I got inspired to make a quick wreath after reading this blog post over on decor8 the other day.

I’d been planning to do something for our front door since our old wreath was so decrepit, but I hadn’t gotten around to it. I’d never considered using live greenery since the only ones I’d ever seen looked like they’d take a master’s degree in wreath artistry and a few months to create. Hello, Martha Stewart!

But the blog post made me see how pretty a quick, natural wreath could be, and I realized we had plenty of greenery in the back yard. I bought a form at Michael’s (about $4) and clipped various bushes: magnolia, Yaupon holly, rosemary, and wax myrtle.

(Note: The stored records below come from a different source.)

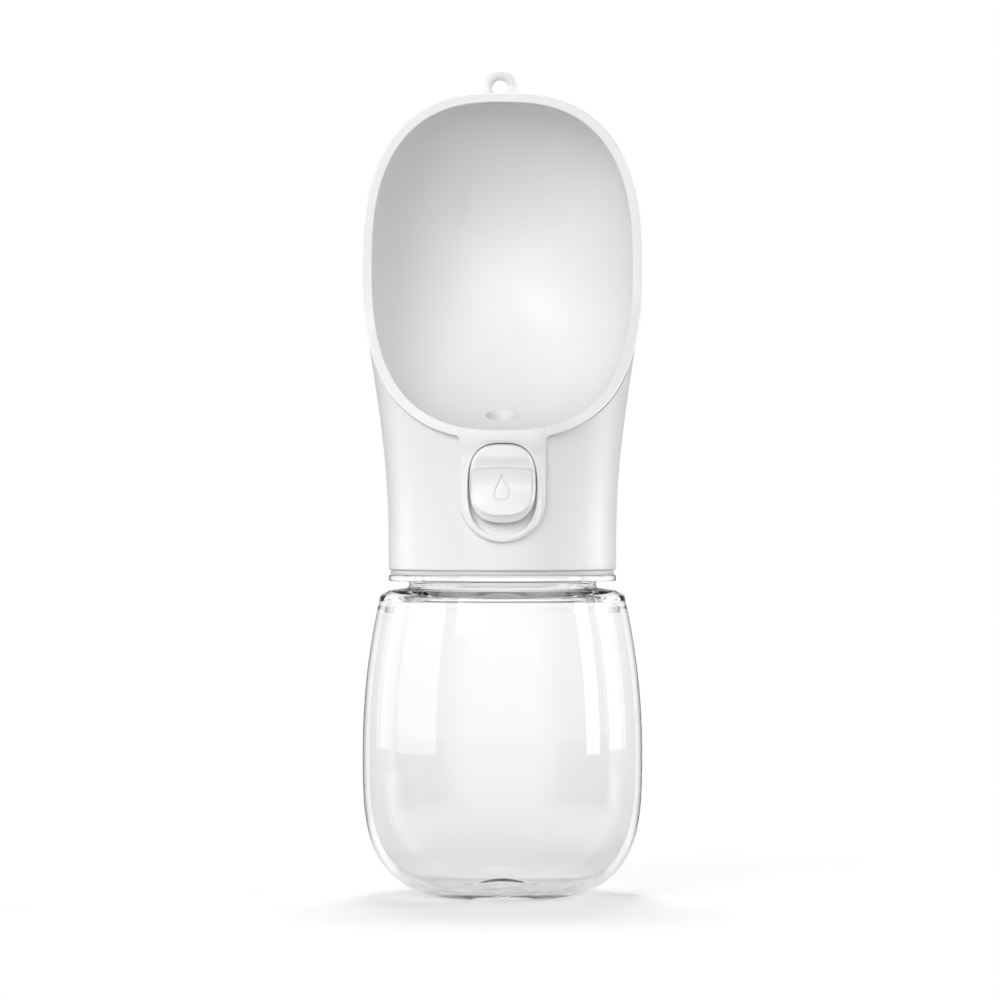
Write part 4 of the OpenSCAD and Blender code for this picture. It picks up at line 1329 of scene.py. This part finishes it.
def white_background(n, links):
    """1 where the camera looks straight at it or through the clear tank."""
    path, either = n.new("ShaderNodeLightPath"), n.new("ShaderNodeMath")
    either.operation = "MAXIMUM"
    links.new(path.outputs["Is Camera Ray"], either.inputs[0])
    links.new(path.outputs["Is Transmission Ray"], either.inputs[1])
    return either.outputs[0]


world = bpy.data.worlds.new("white_surround")
scene.world = world
world.use_nodes = True
n, links = world.node_tree.nodes, world.node_tree.links
surround = n["Background"]
surround.inputs["Color"].default_value = (1, 1, 1, 1)
strength = n.new("ShaderNodeMapRange")
strength.inputs["To Min"].default_value = 0.34
strength.inputs["To Max"].default_value = 1.0
links.new(white_background(n, links), strength.inputs["Value"])
links.new(strength.outputs["Result"], surround.inputs["Strength"])

bpy.ops.object.select_all(action="DESELECT")
bpy.ops.mesh.primitive_plane_add(size=60)
floor = bpy.context.object
floor.name = "floor"
floor_material, n, links = new_material("white_floor")
shader = n["Principled BSDF"]
shader.inputs["Roughness"].default_value = 1
shader.inputs["Specular IOR Level"].default_value = 0
shader.inputs["Emission Color"].default_value = (1, 1, 1, 1)
place, away, near = n.new("ShaderNodeTexCoord"), n.new("ShaderNodeVectorMath"), n.new("ShaderNodeMapRange")
away.operation = "LENGTH"
links.new(place.outputs["Object"], away.inputs[0])
links.new(away.outputs["Value"], near.inputs["Value"])
near.inputs["From Min"].default_value = 0.09
near.inputs["From Max"].default_value = 0.26
near.interpolation_type = "SMOOTHSTEP"
glow = n.new("ShaderNodeMath")
glow.operation = "MULTIPLY"
links.new(near.outputs["Result"], glow.inputs[1])
links.new(white_background(n, links), glow.inputs[0])
links.new(glow.outputs[0], shader.inputs["Emission Strength"])
links.new(ramp(n, links, near.outputs["Result"], [(0.0, 0.86), (1.0, 0.0)]), shader.inputs["Base Color"])
dress(floor, floor_material)

aim = Vector((-0.0007, 0, 0.1146))  # the middle of the picture


def softbox(name, azimuth, elevation, distance, width, height, power):
    """A soft lamp that faces the object. Azimuth 0 is in front, and 90 is on the right."""
    lamp = bpy.data.lights.new(name, "AREA")
    lamp.shape, lamp.size, lamp.size_y, lamp.energy = "RECTANGLE", width, height, power
    lit = bpy.data.objects.new(name, lamp)
    a, e = math.radians(azimuth), math.radians(elevation)
    back = Vector((math.sin(a) * math.cos(e), -math.cos(a) * math.cos(e), math.sin(e)))
    lit.location = aim + back * distance
    lit.rotation_euler = back.to_track_quat("Z", "Y").to_euler()
    scene.collection.objects.link(lit)


softbox("front_lamp", 0, 9, 2.0, 2.4, 0.7, 17.5)
softbox("key_lamp", -28, 30, 1.4, 0.7, 0.7, 7)
softbox("left_strip", -76, 5, 1.1, 0.84, 1.3, 3.4)
softbox("right_strip", 79, 5, 1.1, 0.27, 1.3, 2.2)
softbox("back_right_lamp", 110, 10, 1.2, 0.5, 1.0, 10)
softbox("back_left_lamp", -115, 10, 1.2, 0.5, 1.0, 6)
softbox("top_lamp", 180, 64, 1.2, 0.3, 0.3, 5.5)

camera = bpy.data.objects.new("camera", bpy.data.cameras.new("camera"))
scene.collection.objects.link(camera)
camera_distance = 1.7
picture_width = 0.29
camera.data.sensor_width = 36
camera.data.lens = 36 * camera_distance / picture_width
camera.location = aim + Vector((0, -camera_distance, 0))
camera.rotation_euler = (math.radians(90), 0, 0)
camera.data.clip_end = 50
scene.camera = camera
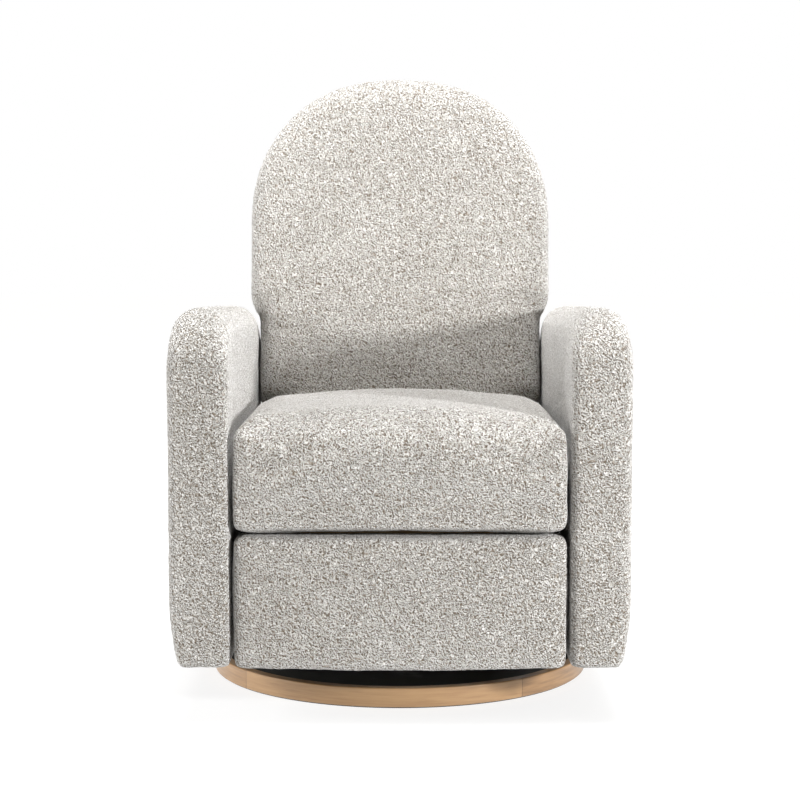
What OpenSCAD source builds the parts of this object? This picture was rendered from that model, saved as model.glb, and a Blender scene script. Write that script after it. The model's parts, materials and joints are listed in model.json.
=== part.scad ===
// Nursery chair that swivels, glides, reclines and raises a footrest.
// Millimetres. The chair faces -Y, +Z is up, and the origin is the swivel axis on the floor.

/* [Overall] */
// Distance between the inner faces of the two arms
seat_gap = 528; // [524:1:530]
// Thickness of one upholstered arm
arm_thick = 96; // [94:1:100]
// Height of the arms at the front
arm_top = 646; // [640:1:655]
// Underside of the arms above the floor
arm_bottom = 88; // [86:1:90]

/* [Base] */
// Outer radius of the wooden ring on the floor
ring_r = 325; // [318:1:326]
// Height of the wooden ring
ring_h = 33; // [33:1:39]
// Wall thickness of the wooden ring
ring_wall = 18; // [15:1:20]
// Number of balls in the swivel bearing
ball_count = 16; // [12:1:18]
// Thickness of the rubber strip under the ring
strip_t = 2; // [1.5:0.5:3]

/* [Glider] */
// Pivot-to-pivot length of a glider link
link_len = 100; // [96:1:102]
// Distance from the middle to the front or rear pivots
pivot_y = 110; // [105:1:112]

/* [Seat] */
// Height of the seat springs, where the cushion sits
deck_z = 298; // [296:1:300]
// Height of the middle of the seat cushion
crown_z = 490; // [480:1:495]

/* [Back] */
// Lean of the back from upright at rest, in degrees
back_lean = 12; // [11:1:13]
// Thickness of the back
back_thick = 130; // [124:1:132]
// Length of the back above its pivot
back_len = 729; // [715:1:735]
// Half of the widest part of the back
back_half = 280; // [276:1:284]

/* [Footrest] */
// Pivot-to-pivot length of a footrest bar
bar_len = 165; // [160:1:165]
// Angle of the folded bars from level, in degrees
bar_fold = 80; // [79:0.5:80]
// Angle of the opened bars from level, in degrees
bar_open = 10; // [10:0.5:12]

/* [Hidden] */

$fn = 48;
fabric = [0.80, 0.78, 0.75];
oak = [0.75, 0.58, 0.41];
black = [0.10, 0.10, 0.10];
steel = [0.62, 0.63, 0.65];
ply = [0.78, 0.66, 0.48];

// Radial play in a running joint
play = 0.05;
inner_x = seat_gap / 2;
outer_x = inner_x + arm_thick;
arm_front = -415;
arm_rear = 310;

// Swivel bearing and glider levels
race_r = 105;
ball_r = 4;
ball_z = 35;
plate_z = 43;
top_z = 180;
low_z = top_z - link_len;
pin_r = 6;

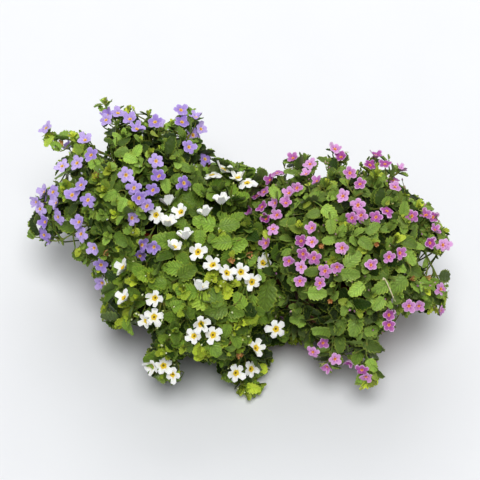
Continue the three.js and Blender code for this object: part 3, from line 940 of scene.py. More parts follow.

Sadly, the regular floral wire was out at Michael’s, so I bought this stuff that’s kind of like a never-ending green twist tie. It’s not so bad. And I basically twist-tied the greenery on in a haphazard, overlapping circle. It took me about half an hour. The best part was not having to follow any directions.

Personally, I’m kind of smitten with its exuberant cowlicks. I would totally do this again. What about you? Have you made a wreath of your own?

In other news, with this being the last day of school for the year, I’m winding down my latest draft of my young adult novel and am readying it to send to a reader/ writer/ friend. Scary and exciting at the same time.

Hopefully I’ll be around a little bit over the break, but if not, Happy Holidays to you!

and p.s. We’ve been watching this hilarious show called Lilyhammer. It’s about an American mafioso-turned-informant who chooses Norway as his relocation destination. All kinds of funny cross-cultural issues come up. It stars Steven Van Zandt, of Sopranos and E-Street Band fame. You can find it on Netflix.